■ Goal
Copy verbatim the block of lines in the entries below whose first line contains "Write the OpenSCAD" and whose last line contains "foot_x = 112; // [90:1:120]". Leave out all other lines.

■ Data supplied
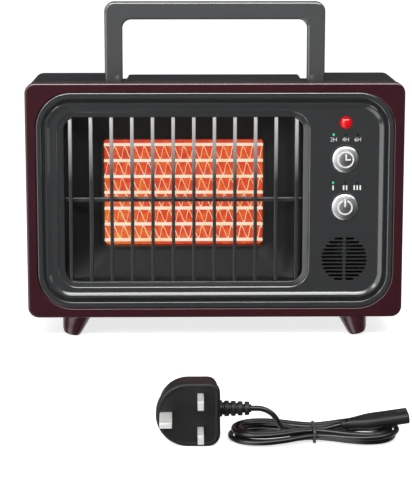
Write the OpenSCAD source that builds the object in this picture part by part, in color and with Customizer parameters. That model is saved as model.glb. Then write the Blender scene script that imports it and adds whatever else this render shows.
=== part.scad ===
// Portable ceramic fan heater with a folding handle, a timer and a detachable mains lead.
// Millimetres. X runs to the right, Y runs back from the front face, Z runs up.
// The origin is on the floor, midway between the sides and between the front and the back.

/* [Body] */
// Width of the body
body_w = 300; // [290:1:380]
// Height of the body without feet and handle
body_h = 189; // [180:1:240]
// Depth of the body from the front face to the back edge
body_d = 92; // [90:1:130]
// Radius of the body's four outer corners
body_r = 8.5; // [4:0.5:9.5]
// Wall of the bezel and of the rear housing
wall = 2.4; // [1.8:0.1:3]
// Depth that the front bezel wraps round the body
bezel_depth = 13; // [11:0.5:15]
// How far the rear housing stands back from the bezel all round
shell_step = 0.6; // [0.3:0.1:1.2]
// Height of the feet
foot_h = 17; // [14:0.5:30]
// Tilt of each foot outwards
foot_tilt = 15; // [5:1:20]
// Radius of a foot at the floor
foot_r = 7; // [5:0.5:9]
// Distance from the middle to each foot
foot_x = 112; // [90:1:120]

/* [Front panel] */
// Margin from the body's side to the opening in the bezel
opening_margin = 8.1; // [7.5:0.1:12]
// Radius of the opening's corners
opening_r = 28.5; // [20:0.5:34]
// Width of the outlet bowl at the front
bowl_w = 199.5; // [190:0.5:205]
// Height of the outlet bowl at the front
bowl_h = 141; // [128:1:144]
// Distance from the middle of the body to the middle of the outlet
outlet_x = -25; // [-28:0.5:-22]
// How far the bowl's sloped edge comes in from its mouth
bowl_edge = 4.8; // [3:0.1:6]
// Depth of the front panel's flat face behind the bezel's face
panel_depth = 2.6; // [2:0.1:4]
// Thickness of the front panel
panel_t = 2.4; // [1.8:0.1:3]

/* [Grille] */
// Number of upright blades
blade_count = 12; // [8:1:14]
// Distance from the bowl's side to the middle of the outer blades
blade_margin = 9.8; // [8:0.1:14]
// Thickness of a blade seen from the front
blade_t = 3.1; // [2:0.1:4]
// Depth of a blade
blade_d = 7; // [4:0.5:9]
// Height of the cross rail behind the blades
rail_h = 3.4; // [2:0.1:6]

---

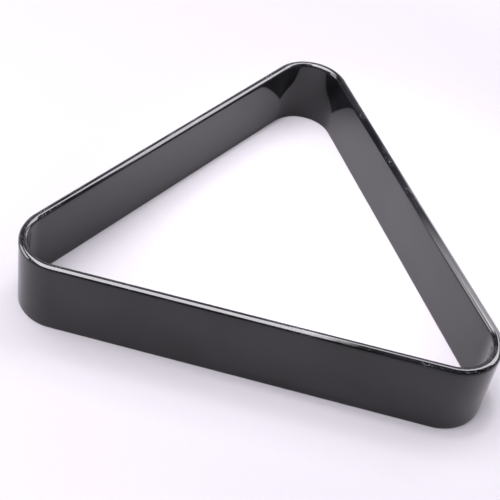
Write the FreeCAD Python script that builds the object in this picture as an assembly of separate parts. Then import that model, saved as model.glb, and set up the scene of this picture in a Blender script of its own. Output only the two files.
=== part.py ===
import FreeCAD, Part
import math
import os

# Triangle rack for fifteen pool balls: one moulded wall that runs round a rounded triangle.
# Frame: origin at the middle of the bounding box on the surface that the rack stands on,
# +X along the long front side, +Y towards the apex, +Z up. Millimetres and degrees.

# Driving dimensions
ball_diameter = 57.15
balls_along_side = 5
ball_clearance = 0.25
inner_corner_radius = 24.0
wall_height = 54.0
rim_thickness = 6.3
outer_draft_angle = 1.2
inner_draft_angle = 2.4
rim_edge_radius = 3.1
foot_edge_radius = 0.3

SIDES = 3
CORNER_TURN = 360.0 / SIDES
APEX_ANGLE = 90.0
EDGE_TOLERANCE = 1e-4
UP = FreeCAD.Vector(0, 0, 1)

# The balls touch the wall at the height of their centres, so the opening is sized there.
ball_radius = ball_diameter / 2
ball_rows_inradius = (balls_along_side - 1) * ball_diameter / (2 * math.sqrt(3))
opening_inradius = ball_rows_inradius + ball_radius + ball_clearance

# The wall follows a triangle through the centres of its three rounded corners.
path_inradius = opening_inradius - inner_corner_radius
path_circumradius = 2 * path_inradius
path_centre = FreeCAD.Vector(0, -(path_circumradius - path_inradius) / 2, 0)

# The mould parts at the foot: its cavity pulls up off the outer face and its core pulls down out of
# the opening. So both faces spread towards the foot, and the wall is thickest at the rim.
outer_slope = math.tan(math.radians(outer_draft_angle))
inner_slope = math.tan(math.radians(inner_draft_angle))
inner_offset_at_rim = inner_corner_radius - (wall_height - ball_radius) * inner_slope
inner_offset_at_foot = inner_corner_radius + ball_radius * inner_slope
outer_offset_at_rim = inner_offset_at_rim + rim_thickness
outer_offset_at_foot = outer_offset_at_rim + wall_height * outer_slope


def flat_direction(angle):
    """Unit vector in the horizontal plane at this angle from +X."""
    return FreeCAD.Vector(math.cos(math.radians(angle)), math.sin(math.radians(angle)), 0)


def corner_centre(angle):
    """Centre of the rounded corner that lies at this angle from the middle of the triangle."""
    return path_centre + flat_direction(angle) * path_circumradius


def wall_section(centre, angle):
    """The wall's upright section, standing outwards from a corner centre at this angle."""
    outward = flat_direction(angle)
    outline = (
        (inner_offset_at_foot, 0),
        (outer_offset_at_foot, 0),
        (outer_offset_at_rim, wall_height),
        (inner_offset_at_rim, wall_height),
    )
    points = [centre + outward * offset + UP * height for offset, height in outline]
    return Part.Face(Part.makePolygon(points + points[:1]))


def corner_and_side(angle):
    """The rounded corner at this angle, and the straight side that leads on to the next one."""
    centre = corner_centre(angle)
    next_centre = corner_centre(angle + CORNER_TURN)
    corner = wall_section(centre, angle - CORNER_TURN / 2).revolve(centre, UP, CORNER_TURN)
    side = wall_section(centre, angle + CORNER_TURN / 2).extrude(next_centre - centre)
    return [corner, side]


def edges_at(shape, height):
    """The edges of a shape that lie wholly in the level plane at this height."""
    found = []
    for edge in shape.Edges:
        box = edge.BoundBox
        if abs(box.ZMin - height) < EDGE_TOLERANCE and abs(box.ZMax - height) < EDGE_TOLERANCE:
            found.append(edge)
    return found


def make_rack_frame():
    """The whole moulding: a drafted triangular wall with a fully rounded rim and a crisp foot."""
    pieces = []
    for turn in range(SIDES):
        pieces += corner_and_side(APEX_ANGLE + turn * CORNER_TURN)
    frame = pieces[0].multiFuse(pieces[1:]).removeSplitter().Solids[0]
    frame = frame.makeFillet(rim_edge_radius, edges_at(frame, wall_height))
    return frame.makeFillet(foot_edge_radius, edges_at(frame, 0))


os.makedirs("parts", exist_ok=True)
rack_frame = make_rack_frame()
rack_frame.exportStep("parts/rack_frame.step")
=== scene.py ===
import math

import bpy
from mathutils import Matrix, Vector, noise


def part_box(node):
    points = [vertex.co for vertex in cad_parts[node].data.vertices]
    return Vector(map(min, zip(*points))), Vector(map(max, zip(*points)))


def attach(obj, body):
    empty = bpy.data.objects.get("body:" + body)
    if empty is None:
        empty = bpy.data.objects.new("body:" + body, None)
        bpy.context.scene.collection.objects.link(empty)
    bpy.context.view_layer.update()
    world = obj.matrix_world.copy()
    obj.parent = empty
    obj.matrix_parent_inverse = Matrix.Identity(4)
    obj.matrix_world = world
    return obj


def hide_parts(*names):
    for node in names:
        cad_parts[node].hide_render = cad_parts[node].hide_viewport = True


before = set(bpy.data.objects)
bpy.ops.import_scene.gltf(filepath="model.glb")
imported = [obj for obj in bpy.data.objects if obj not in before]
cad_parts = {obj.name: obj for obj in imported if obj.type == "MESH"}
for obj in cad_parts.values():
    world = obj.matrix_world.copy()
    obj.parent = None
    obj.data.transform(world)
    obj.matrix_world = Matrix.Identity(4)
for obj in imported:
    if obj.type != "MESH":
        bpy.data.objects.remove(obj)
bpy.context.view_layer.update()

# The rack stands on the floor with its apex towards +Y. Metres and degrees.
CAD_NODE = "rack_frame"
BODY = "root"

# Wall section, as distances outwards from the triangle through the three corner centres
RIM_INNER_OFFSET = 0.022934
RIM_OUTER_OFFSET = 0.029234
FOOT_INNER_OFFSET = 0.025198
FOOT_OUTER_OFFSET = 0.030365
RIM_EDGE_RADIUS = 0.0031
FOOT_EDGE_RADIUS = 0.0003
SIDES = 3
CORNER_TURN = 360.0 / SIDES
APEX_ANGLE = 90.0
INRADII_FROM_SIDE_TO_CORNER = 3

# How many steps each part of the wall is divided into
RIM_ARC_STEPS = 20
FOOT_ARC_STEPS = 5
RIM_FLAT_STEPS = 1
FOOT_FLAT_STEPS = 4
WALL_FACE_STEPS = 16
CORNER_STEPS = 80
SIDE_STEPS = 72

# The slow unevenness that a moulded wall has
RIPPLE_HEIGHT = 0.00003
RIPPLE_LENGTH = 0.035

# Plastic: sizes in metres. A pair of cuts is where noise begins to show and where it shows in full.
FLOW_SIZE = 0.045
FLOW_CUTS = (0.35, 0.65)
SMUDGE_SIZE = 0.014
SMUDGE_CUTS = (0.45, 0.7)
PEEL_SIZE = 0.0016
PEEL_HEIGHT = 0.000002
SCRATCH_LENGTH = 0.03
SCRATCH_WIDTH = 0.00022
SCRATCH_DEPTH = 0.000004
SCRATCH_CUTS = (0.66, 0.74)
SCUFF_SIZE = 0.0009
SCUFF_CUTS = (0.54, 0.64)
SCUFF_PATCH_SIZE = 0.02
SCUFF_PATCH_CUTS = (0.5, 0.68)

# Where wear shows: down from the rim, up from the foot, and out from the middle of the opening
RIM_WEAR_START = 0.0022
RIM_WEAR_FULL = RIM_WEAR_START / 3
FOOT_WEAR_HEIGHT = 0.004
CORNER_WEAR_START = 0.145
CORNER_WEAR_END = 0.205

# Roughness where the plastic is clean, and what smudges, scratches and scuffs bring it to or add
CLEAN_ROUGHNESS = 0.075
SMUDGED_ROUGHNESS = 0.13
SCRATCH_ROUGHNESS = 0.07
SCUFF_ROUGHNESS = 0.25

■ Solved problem
Write the OpenSCAD source that builds the object in this picture part by part, in color and with Customizer parameters. That model is saved as model.glb. Then write the Blender scene script that imports it and adds whatever else this render shows.
=== part.scad ===
// Portable ceramic fan heater with a folding handle, a timer and a detachable mains lead.
// Millimetres. X runs to the right, Y runs back from the front face, Z runs up.
// The origin is on the floor, midway between the sides and between the front and the back.

/* [Body] */
// Width of the body
body_w = 300; // [290:1:380]
// Height of the body without feet and handle
body_h = 189; // [180:1:240]
// Depth of the body from the front face to the back edge
body_d = 92; // [90:1:130]
// Radius of the body's four outer corners
body_r = 8.5; // [4:0.5:9.5]
// Wall of the bezel and of the rear housing
wall = 2.4; // [1.8:0.1:3]
// Depth that the front bezel wraps round the body
bezel_depth = 13; // [11:0.5:15]
// How far the rear housing stands back from the bezel all round
shell_step = 0.6; // [0.3:0.1:1.2]
// Height of the feet
foot_h = 17; // [14:0.5:30]
// Tilt of each foot outwards
foot_tilt = 15; // [5:1:20]
// Radius of a foot at the floor
foot_r = 7; // [5:0.5:9]
// Distance from the middle to each foot
foot_x = 112; // [90:1:120]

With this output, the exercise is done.